--- BEGIN ---

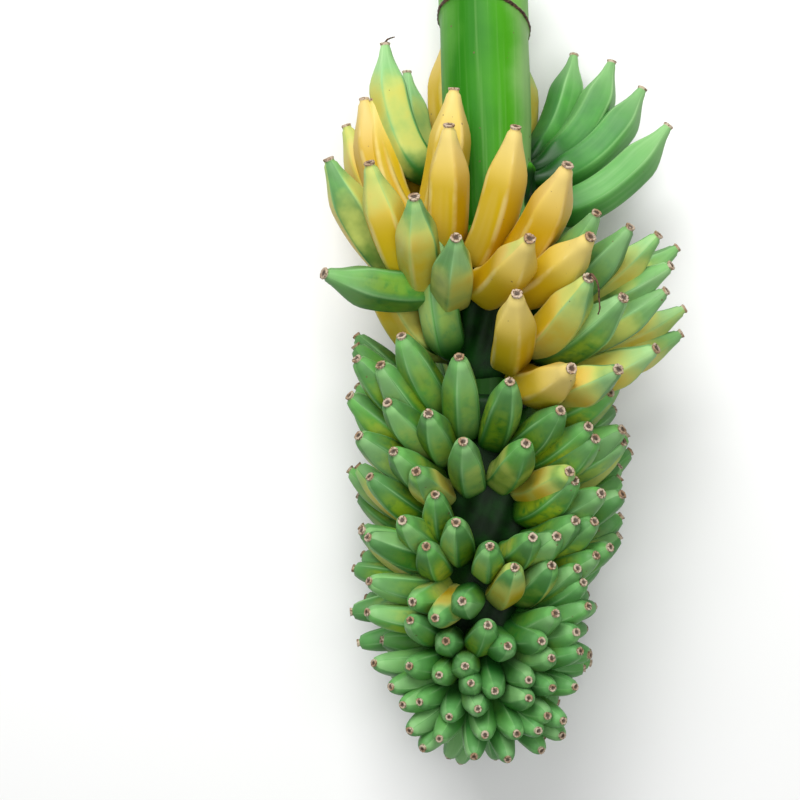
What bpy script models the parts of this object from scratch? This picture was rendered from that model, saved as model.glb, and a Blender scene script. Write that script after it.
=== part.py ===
"""A whole picked bunch of short cooking bananas on its cut green stalk, lying on its back.

The stalk runs along Y with its cut end at +Y. Fruits grow out of it all the way round, in eleven hands. Front fruits
point up at +Z, the side the photo shows. The fruits underneath are pressed flat enough to carry the bunch.
"""
import math

import bmesh
import bpy
import numpy as np

MM = 0.001

# Sizes and places. Rows and columns are read by eye on the photo's 800 pixel square, at the stalk's own distance.
PIXEL = 0.9 * MM
PHOTO_MIDDLE = 400
EYE_HEIGHT = 1.40
FLOOR_BELOW_STALK = 111.5 * MM
MIDDLE = (95.7 * MM, 51.6 * MM)
GAP = 0.35 * MM
SEED = 7

STALK_TOP_ROW = -90
STALK_END_ROW = 704
STALK_MIDDLE = ((0, 483), (150, 488), (330, 492), (520, 489), (800, 483))
STALK_RADIUS = ((-90, 41), (30, 41), (120, 40), (300, 33), (650, 24), (800, 20))
SCAR_WIDTH = 2 * MM
SCAR_ROW = 24
SCAR_LEAN = (19, 9)

# Each crown joins the necks of a hand or more round the stalk. A crown is its first and last row, how far it stands
# out of the stalk, and how far its middle lies to the right and to the front of the stalk's, in millimetres.
CROWNS = {
    "hand_top": ((162, 216, 7, 0, -9),),
    "hands_ripe": ((230, 298, 13, -14, 4), (292, 382, 10, 0, -5)),
    "hands_middle": ((394, 440, 18, 0, -2), (430, 552, 26, 0, 0)),
    "hands_lower": ((550, 640, 26, 0, 0), (634, 702, 20, 0, 0)),
}
SMALLEST_SCRAP = 40e-6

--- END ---

# What to work on
Print the complete listing again, exactly as it stands.

# Solution below
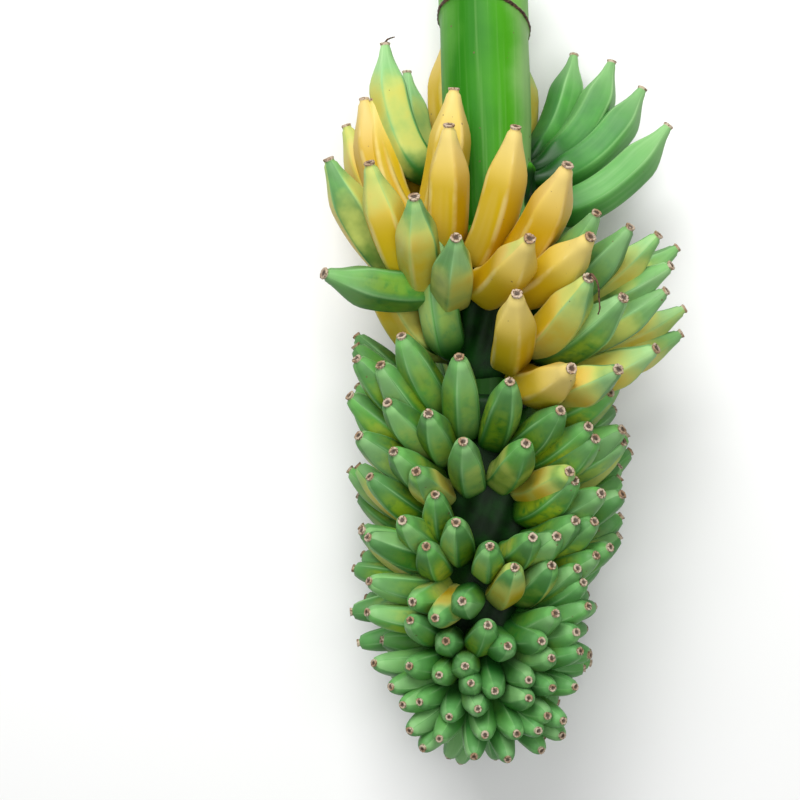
What bpy script models the parts of this object from scratch? This picture was rendered from that model, saved as model.glb, and a Blender scene script. Write that script after it.
=== part.py ===
"""A whole picked bunch of short cooking bananas on its cut green stalk, lying on its back.

The stalk runs along Y with its cut end at +Y. Fruits grow out of it all the way round, in eleven hands. Front fruits
point up at +Z, the side the photo shows. The fruits underneath are pressed flat enough to carry the bunch.
"""
import math

import bmesh
import bpy
import numpy as np

MM = 0.001

# Sizes and places. Rows and columns are read by eye on the photo's 800 pixel square, at the stalk's own distance.
PIXEL = 0.9 * MM
PHOTO_MIDDLE = 400
EYE_HEIGHT = 1.40
FLOOR_BELOW_STALK = 111.5 * MM
MIDDLE = (95.7 * MM, 51.6 * MM)
GAP = 0.35 * MM
SEED = 7

STALK_TOP_ROW = -90
STALK_END_ROW = 704
STALK_MIDDLE = ((0, 483), (150, 488), (330, 492), (520, 489), (800, 483))
STALK_RADIUS = ((-90, 41), (30, 41), (120, 40), (300, 33), (650, 24), (800, 20))
SCAR_WIDTH = 2 * MM
SCAR_ROW = 24
SCAR_LEAN = (19, 9)

# Each crown joins the necks of a hand or more round the stalk. A crown is its first and last row, how far it stands
# out of the stalk, and how far its middle lies to the right and to the front of the stalk's, in millimetres.
CROWNS = {
    "hand_top": ((162, 216, 7, 0, -9),),
    "hands_ripe": ((230, 298, 13, -14, 4), (292, 382, 10, 0, -5)),
    "hands_middle": ((394, 440, 18, 0, -2), (430, 552, 26, 0, 0)),
    "hands_lower": ((550, 640, 26, 0, 0), (634, 702, 20, 0, 0)),
}
SMALLEST_SCRAP = 40e-6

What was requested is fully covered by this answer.